Почему Толстой не ответил ожиданиям молодых художников? Причин много. Толстой переживал один из трудных периодов своей жизни (они по неопытности не догадывались о том) — период неустойчивости, сомнений, исканий. Семейные неурядицы, конфликты все больше тревожили душевное состояние писателя. Борисов-Мусатов с друзьями оказались свидетелями и тягчайшего горя — смерти младшего сына Толстых, Ванечки.

Но важнее всего в отношениях между старым, мудрым писателем и молодыми, неискушенными студентами-художниками глубокая пропасть в понимании проблем искусства. В понимании самой сущности искусства.

В тот период Толстой работал над трактатом «Что такое искусство?»— и сам же ясно сознавал: мысли его будут не поняты и отвергнуты большинством из тех, кто посвятил искусству свою жизнь. Обладающий обостренным чутьем на всякую фальшь, Толстой прекрасно видел её и в современном ему искусстве, видел, как оно всё более превращается в пустую игру людей, утрачивающих понимание правды: «В нашем обществе искусство до такой степени извратилось, что не только искусство дурное стало считаться искусством хорошим, но потерялось и самое понятие о том, что есть искусство»50. Принять такое за истину легко ли превратившим искусство в своего кумира, и притом часто именно такое искусство, которое Толстой признавал за дурное? Те статьи об отдельных проблемах художественной жизни, что появлялись тогда за подписью Толстого, конечно, не могли не привлекать внимания, но мало находили отклика в умах и в сердцах.

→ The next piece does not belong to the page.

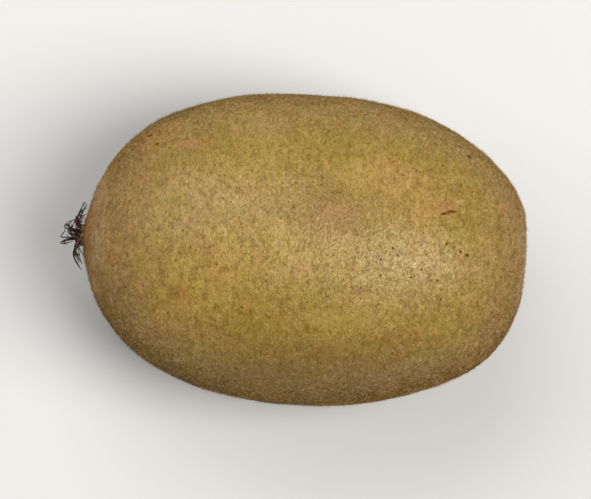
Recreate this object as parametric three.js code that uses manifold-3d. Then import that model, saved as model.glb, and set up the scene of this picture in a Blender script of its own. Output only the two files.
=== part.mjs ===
// A golden kiwi fruit lying on its side, as picked: a blunt oval berry with a shallow dish at the
// stem end, where the dried calyx sits, and a low beak at the blossom end with the dried styles.
// Millimetres, +Z up. +X runs along the fruit towards the stem end. The fruit rests on a small
// flat spot, and the origin is the middle of its bounding box at the level of that spot.

import * as THREE from "three";
import { mergeVertices } from "three/addons/utils/BufferGeometryUtils.js";
import Module from "manifold-3d";

const { PI, abs, cos, exp, hypot, max, pow, sign, sin } = Math;

// The berry, as an oval before its ends are shaped
const fruitLength = 63;
const fruitWidth = 44;
const fruitHeight = 42;
const bluntness = 2.28; // exponent of the oval outline: 2 is an ellipse, more has fuller ends
const restDepth = 0.25; // how much the berry is flattened where it lies
const rings = 48; // rings of facets from end to end
const ringSides = 54; // facets round the berry
const endCrowding = 0.62; // how much closer the rings are at the two ends

// The dish at the stem end, and the beak at the blossom end with a pit in its top
const dish = { depth: 2.8, radius: 4.6 };
const beak = { height: 0.8, radius: 3.6 };
const beakPit = { depth: 0.5, radius: 1.3 };

// Broad hollows and swellings. "at" is a place on a unit ball, "rise" is in millimetres.
const swells = [
  { at: [0.74, 0.66, 0.1], spread: 0.3, rise: -0.37 },
  { at: [0.5, -0.84, 0.2], spread: 0.34, rise: -1 },
  { at: [0.78, -0.6, 0.05], spread: 0.22, rise: 0.2 },
  { at: [0.94, -0.33, 0.05], spread: 0.22, rise: -0.9 },
  { at: [-0.55, 0.3, 0.78], spread: 0.42, rise: -0.35 },
  { at: [0.1, -0.2, 0.97], spread: 0.5, rise: 0.25 },
  { at: [-0.2, -0.7, -0.68], spread: 0.4, rise: -0.4 },
  { at: [-0.62, 0.72, -0.3], spread: 0.35, rise: 0.3 },
];
const swellFade = 10; // the swells fade to nothing towards the ends, more abruptly with a higher power

// The dried calyx: a corky ring that the stalk broke from, sepals round it and stamens between them.
// A pair is the range that each one's size is drawn from, and "sway" is how far it may stand out of
// its even place, as a share of the step between two.
const calyxSeed = 11;
const scar = { radius: 2.1, rise: 0.95, sides: 24 };
const sepals = {
  count: 5,
  sway: [-0.1, 0.1],
  root: 1.2, // distance from the axis
  length: [2.64, 3.41],
  width: [2.55, 3.15],
  tipWidth: 0.06, // as a share of the width
  thickness: 0.6,
  curl: 0.1, // how much the tip stands up
  cup: 0.15, // how much the edges stand up
};
const stamens = {
  count: 15,
  sway: [0.35, 0.65],
  root: 1.6,
  reach: [1.96, 3.08],
  lift: [0.62, 0.85],
  bend: [-0.25, 0.25], // turned this far sideways on its way to the tip, in radians
  thickness: 0.34,
};

// The dried styles: a low core, upright styles in its middle and splayed ones round them
const stylesSeed = 23;
const core = { radius: 1.6, rise: 0.9, sides: 18 };
const uprightStyles = {
  count: 6,
  sway: [0, 0.3],
  root: 0.55,
  reach: [0.96, 1.44],
  lift: [2.04, 2.76],
  bend: [-0.3, 0.3],
  thickness: 0.36,
};
const splayedStyles = {
  count: 15,
  sway: [0, 0.3],
  root: 1.15,
  reach: [2.4, 3.6],
  lift: [1.1, 1.5],
  bend: [-0.2, 0.2],
  thickness: 0.36,
};

// A thread rises from its root and then lies over: its bend, reach and lift at a few points
const threadCourse = [
  [0, 0, 0.25],
  [0, 0.32, 0.85],
  [0.4, 0.67, 1],
  [1, 1, 0.95],
];
const threadSides = 3;
const threadSteps = 5;

const seatGap = 0.3; // clearance between the skin and the dried pieces on it

const halfLength = fruitLength / 2;
const halfWidth = fruitWidth / 2;
const squash = fruitHeight / fruitWidth;

const wasm = await Module();
wasm.setup();

// A closed geometry as a solid that can be joined and cut
function solidOf(geometry) {
  const bare = geometry.clone();
  bare.deleteAttribute("normal");
  bare.deleteAttribute("uv");
  const merged = mergeVertices(bare, 1e-4);
  const mesh = new wasm.Mesh({
    numProp: 3,
    vertProperties: new Float32Array(merged.attributes.position.array),
    triVerts: new Uint32Array(merged.index.array),
  });
  return new wasm.Manifold(mesh);
}

// The largest body of a joined solid, without the scraps and sealed hollows that joining leaves
function wholeBody(solid) {
  return solid.decompose().reduce((kept, body) => (body.volume() > kept.volume() ? body : kept));
}

function geometryOf(solid) {
  const mesh = solid.getMesh();
  const geometry = new THREE.BufferGeometry();
  geometry.setAttribute("position", new THREE.BufferAttribute(mesh.vertProperties, 3));
  geometry.setIndex(new THREE.BufferAttribute(mesh.triVerts, 1));
  geometry.computeVertexNormals();
  return geometry;
}

// Moves every vertex of a geometry to where a function puts it
function reshape(geometry, move) {
  const position = geometry.attributes.position;
  const point = new THREE.Vector3();
  for (let i = 0; i < position.count; i++) {
    point.fromBufferAttribute(position, i);
    move(point);
    position.setXYZ(i, point.x, point.y, point.z);
  }
  return geometry;
}

function bell(distance, radius) {
  return exp(-pow(distance / radius, 2));
}

// How far the skin at an end stands out past the plain oval, at a distance from the axis
function endRelief(end, distance) {
  if (end > 0) return -dish.depth * bell(distance, dish.radius);
  return beak.height * bell(distance, beak.radius) - beakPit.depth * bell(distance, beakPit.radius);
}

// The skin's distance from the middle of the berry along X, at the stem end (1) or blossom end (-1)
function endSkin(end, y, z) {
  const distance = hypot(y, z / squash);
  const oval = halfLength * pow(1 - pow(distance / halfWidth, bluntness), 1 / bluntness);
  return oval + endRelief(end, distance);
}

// Half of the berry's outline, from the blossom end to the stem end: x is the distance from the axis
function berryProfile() {
  const points = [];
  for (let i = 0; i <= rings; i++) {
    const share = i / rings;
    const turn = PI * (share - (endCrowding * sin(2 * PI * share)) / (2 * PI));
    const end = -sign(cos(turn));
    const along = end * halfLength * pow(abs(cos(turn)), 2 / bluntness);
    const onAxis = i === 0 || i === rings;
    const distance = onAxis ? 0 : halfWidth * pow(sin(turn), 2 / bluntness);
    points.push(new THREE.Vector2(distance, along + end * endRelief(end, distance)));
  }
  return points;
}

function addSwells(point) {
  const outward = new THREE.Vector3(
    point.x / halfLength,
    point.y / halfWidth,
    point.z / (halfWidth * squash),
  ).normalize();
  let rise = 0;
  for (const swell of swells) {
    const away = outward.distanceTo(new THREE.Vector3(...swell.at).normalize());
    rise += swell.rise * bell(away, swell.spread);
  }
  point.addScaledVector(outward, rise * (1 - pow(abs(outward.x), swellFade)));
}

function berrySolid() {
  const berry = new THREE.LatheGeometry(berryProfile(), ringSides);
  berry.rotateZ(-PI / 2);
  berry.scale(1, 1, squash);
  reshape(berry, addSwells);
  const groundHeight = 10;
  const ground = new THREE.BoxGeometry(2 * fruitLength, 2 * fruitWidth, groundHeight);
  const lowest = solidOf(berry).boundingBox().min[2];
  ground.translate(0, 0, lowest + restDepth - groundHeight / 2);
  return solidOf(berry).subtract(solidOf(ground));
}

// Pieces on an end are drawn flat: x and y across the end and z above the skin. This lays them on it.
function layOnEnd(end, geometry) {
  return reshape(geometry, (point) => {
    const above = point.z;
    const skin = endSkin(end, point.y, point.x);
    point.set(end * (skin + seatGap + above), point.y, -end * point.x);
  });
}

// A round piece on an end, turned from a profile of distances from the axis and heights
function turned(profile, sides) {
  const points = profile.map(([distance, height]) => new THREE.Vector2(distance, height));
  return new THREE.LatheGeometry(points, sides).rotateX(PI / 2);
}

// The next seeded draw from a range
function draw([low, high]) {
  return low + (high - low) * THREE.MathUtils.seededRandom();
}

// How far round the axis the next one of an even circle stands
function drawTurn(kind, i) {
  return ((2 * PI) / kind.count) * (i + draw(kind.sway));
}

// A thread of even thickness, from its root on a dried piece to its free tip
function thread(kind, i) {
  const turn = drawTurn(kind, i);
  const bend = draw(kind.bend);
  const reach = draw(kind.reach);
  const lift = draw(kind.lift);
  const points = threadCourse.map(([bendShare, reachShare, liftShare]) => {
    const distance = kind.root + reachShare * reach;
    const place = turn + bendShare * bend;
    return new THREE.Vector3(distance * cos(place), distance * sin(place), liftShare * lift);
  });
  const section = new THREE.Shape();
  for (let side = 0; side < threadSides; side++) {
    const corner = (2 * PI * side) / threadSides;
    section.lineTo((kind.thickness / 2) * cos(corner), (kind.thickness / 2) * sin(corner));
  }
  return new THREE.ExtrudeGeometry(section, {
    steps: threadSteps,
    extrudePath: new THREE.CatmullRomCurve3(points),
  });
}

// One dried sepal: an ovate blade that curls up a little at its tip and edges
function sepal(i) {
  const turn = drawTurn(sepals, i);
  const length = draw(sepals.length);
  const width = draw(sepals.width);
  const blade = new THREE.BoxGeometry(length, width, sepals.thickness, 6, 4, 1);
  blade.translate(length / 2, 0, sepals.thickness / 2);
  const rootTurn = PI / 5; // the blade's half width follows a sine from this turn to a half turn
  reshape(blade, (point) => {
    const along = point.x / length;
    const across = (2 * point.y) / width;
    point.x += sepals.root;
    point.y *= max(sin(rootTurn + (PI - rootTurn) * along), 0) + sepals.tipWidth;
    point.z += sepals.curl * pow(along, 3) + sepals.cup * across * across * along;
  });
  return blade.rotateZ(turn);
}

// The corky ring stands up round a pit
function stalkScar() {
  const { radius, rise, sides } = scar;
  const profile = [
    [0, 0],
    [radius, 0],
    [0.96 * radius, 0.7 * rise],
    [0.78 * radius, rise],
    [0.55 * radius, 0.85 * rise],
    [0.3 * radius, 0.5 * rise],
    [0, 0.42 * rise],
  ];
  return turned(profile, sides);
}

// Joins what stands on an end into one solid
function joinOnEnd(end, geometries) {
  const solids = geometries.map((geometry) => solidOf(layOnEnd(end, geometry)));
  return wholeBody(solids.reduce((joined, solid) => joined.add(solid)));
}

function calyxSolid() {
  THREE.MathUtils.seededRandom(calyxSeed);
  const pieces = [stalkScar()];
  for (let i = 0; i < sepals.count; i++) pieces.push(sepal(i));
  for (let i = 0; i < stamens.count; i++) pieces.push(thread(stamens, i));
  return joinOnEnd(1, pieces);
}

// The low dome that the dried styles stand on
function styleCore() {
  const { radius, rise, sides } = core;
  const profile = [
    [0, 0],
    [radius, 0],
    [0.92 * radius, 0.55 * rise],
    [0.6 * radius, 0.9 * rise],
    [0, rise],
  ];
  return turned(profile, sides);
}

function stylesSolid() {
  THREE.MathUtils.seededRandom(stylesSeed);
  const pieces = [styleCore()];
  for (const kind of [uprightStyles, splayedStyles]) {
    for (let i = 0; i < kind.count; i++) pieces.push(thread(kind, i));
  }
  return joinOnEnd(-1, pieces);
}

function namedMesh(name, solid, colour, roughness) {
  const material = new THREE.MeshStandardMaterial({ color: colour, roughness, metalness: 0 });
  const mesh = new THREE.Mesh(geometryOf(solid), material);
  mesh.name = name;
  return mesh;
}

const kiwi = new THREE.Group();
kiwi.add(namedMesh("fruit", berrySolid(), 0xa48a50, 0.65));
kiwi.add(namedMesh("calyx", calyxSolid(), 0x8a6a48, 0.9));
kiwi.add(namedMesh("dried_styles", stylesSolid(), 0x3a2a1c, 0.85));

const bounds = new THREE.Box3().setFromObject(kiwi);
const middle = bounds.getCenter(new THREE.Vector3());
kiwi.position.set(-middle.x, -middle.y, -bounds.min.z);

export default kiwi;
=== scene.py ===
import math
import random

import bmesh
import bpy
from mathutils import Matrix, Vector, noise
from mathutils.bvhtree import BVHTree


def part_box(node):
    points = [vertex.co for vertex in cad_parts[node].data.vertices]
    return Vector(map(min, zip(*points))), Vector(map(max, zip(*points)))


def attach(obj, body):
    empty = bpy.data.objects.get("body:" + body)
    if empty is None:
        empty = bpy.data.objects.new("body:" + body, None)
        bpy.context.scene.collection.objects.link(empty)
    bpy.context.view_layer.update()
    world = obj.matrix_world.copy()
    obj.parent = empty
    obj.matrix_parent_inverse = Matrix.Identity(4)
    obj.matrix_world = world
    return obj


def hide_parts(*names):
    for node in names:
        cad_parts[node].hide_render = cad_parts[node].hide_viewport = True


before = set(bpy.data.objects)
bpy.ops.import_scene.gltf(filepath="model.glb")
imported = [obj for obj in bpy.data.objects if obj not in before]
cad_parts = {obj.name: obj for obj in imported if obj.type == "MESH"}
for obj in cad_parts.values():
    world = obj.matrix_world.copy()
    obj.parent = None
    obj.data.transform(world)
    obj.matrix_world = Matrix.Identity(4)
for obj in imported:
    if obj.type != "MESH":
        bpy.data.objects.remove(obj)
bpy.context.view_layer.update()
fruitLow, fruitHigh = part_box("fruit")
mm = 0.001
weldDistance = 1e-4  # millimetres
print("frame loaded")


def bell(distance, radius):
    return math.exp(-((distance / radius) ** 2))


def smooth(low, high, value):
    share = min(max((value - low) / (high - low), 0), 1)
    return share * share * (3 - 2 * share)


def colour(red, green, blue):  # from 0 to 255, as a colour picker shows it
    def linear(part):
        part /= 255
        return part / 12.92 if part <= 0.04045 else ((part + 0.055) / 1.055) ** 2.4

    return (linear(red), linear(green), linear(blue), 1)


# The berry, with the same oval as its solid. Millimetres.
berry = {
    "halfLength": 31.5,
    "halfWidth": 22,
    "halfHeight": 21,
    "bluntness": 2.28,
    "dish": (2.8, 4.6),  # depth and radius, at the stem end
    "beak": (0.8, 3.6),  # height and radius, at the blossom end
    "beakPit": (0.5, 1.3),
    "restDepth": 0.25,
    "settleHeight": 1.5,  # the relief is calm this close to the floor, where it is pressed flat
    "rings": 240,
    "sides": 300,
    "endCrowding": 0.62,
    "wobble": (0.1, 7),  # height and size of the gentle unevenness
    "pimples": (0.07, 1.1),  # height and size of the skin's own relief
    "grain": (0.04, 0.45),
}
# Broad hollows and swellings: place on a unit ball, spread, rise in millimetres
swells = [
    ((0.74, 0.66, 0.1), 0.3, -0.37),
    ((0.5, -0.84, 0.2), 0.34, -1),
    ((0.78, -0.6, 0.05), 0.22, 0.2),
    ((0.94, -0.33, 0.05), 0.22, -0.9),
    ((-0.55, 0.3, 0.78), 0.42, -0.35),
    ((0.1, -0.2, 0.97), 0.5, 0.25),
    ((-0.2, -0.7, -0.68), 0.4, -0.4),
    ((-0.62, 0.72, -0.3), 0.35, 0.3),
]
swellFade = 10  # how suddenly the swells end at the two tips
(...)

Да и слишком по-разному понималось тогда деятелями искусства назначение его. Мог ли принять Борисов-Мусатов коренную идею Толстого: «Назначение искусства в наше время — в том, чтобы перевести из области рассудка в область чувства истину о том, что благо людей в их единении между собою, и установить на место царствующего теперь насилия то царство Божие, то есть любви, которое представляется всем нам высшею целью жизни человечества»51. Нетрудно разглядеть: Толстой выдвигает требование активного пророческого вмешательства в социальную и духовную жизнь человечества.

Может быть, Борисов-Мусатов и способен был принять это умом, но в творческой практике своей был чужд подобному пониманию. Искусство становилось для художника всё больше и больше — самоцелью: в нём он скоро начнет создавать себе призрачный, ирреальный и иррациональный мир. «Когда меня пугает жизнь — я отдыхаю в искусстве»52,— помыслившему такое толстовские ли идеи воспринять?

Неприятие юными друзьями дочери воззрений Толстого затрудняло беседу. Непонимание утомляло его. Когда он писал — жил в монологе, — он обращался ко всем единым разом и среди тысяч и десятков тысяч внимающих ему мог ещё надеяться на благодарный отклик.

Лишь однажды на памяти Борисова-Мусатова попытался Толстой вступить в спор об искусстве. Но проповедью задушевных своих идей затронуть молодых собеседников ему не удалось. Им померещилось в речах мудреца лишь посягательство на их индивидуальность, творческую свободу да отрицание новых форм в искусстве. Суть проблемы и конфликта предельно точно и ясно сформулировал позднее Бердяев: «Идея служения высшей цели преображения жизни померкла в сознании творцов духовной культуры. Ошибочно противополагать свободу служению. Великие писатели и артисты имели это сознание служения. (…) Представитель духа, творец духовной культуры имеет профетическую миссию. Профетизм существует не только в религиозной жизни. Древнееврейские пророки — прототипы профетизма, но он существует и в философии, в литературе, в искусстве, в социальной жизни. Этот профетический элемент был у… Л.Толстого, Достоевского. Человек профетического типа слушает не голос, идущий извне, не голос общества и народа, а исключительно внутренний голос, голос Божий. Но он обращён к судьбе народа, общества, человечества. Пророк одинок, он находится в конфликте с коллективом, религиозным или социальным, он побивается камнями, он считается «врагом народа», но он социален, он говорит слово правды народу, обществу, он прозревает судьбы человечества»63.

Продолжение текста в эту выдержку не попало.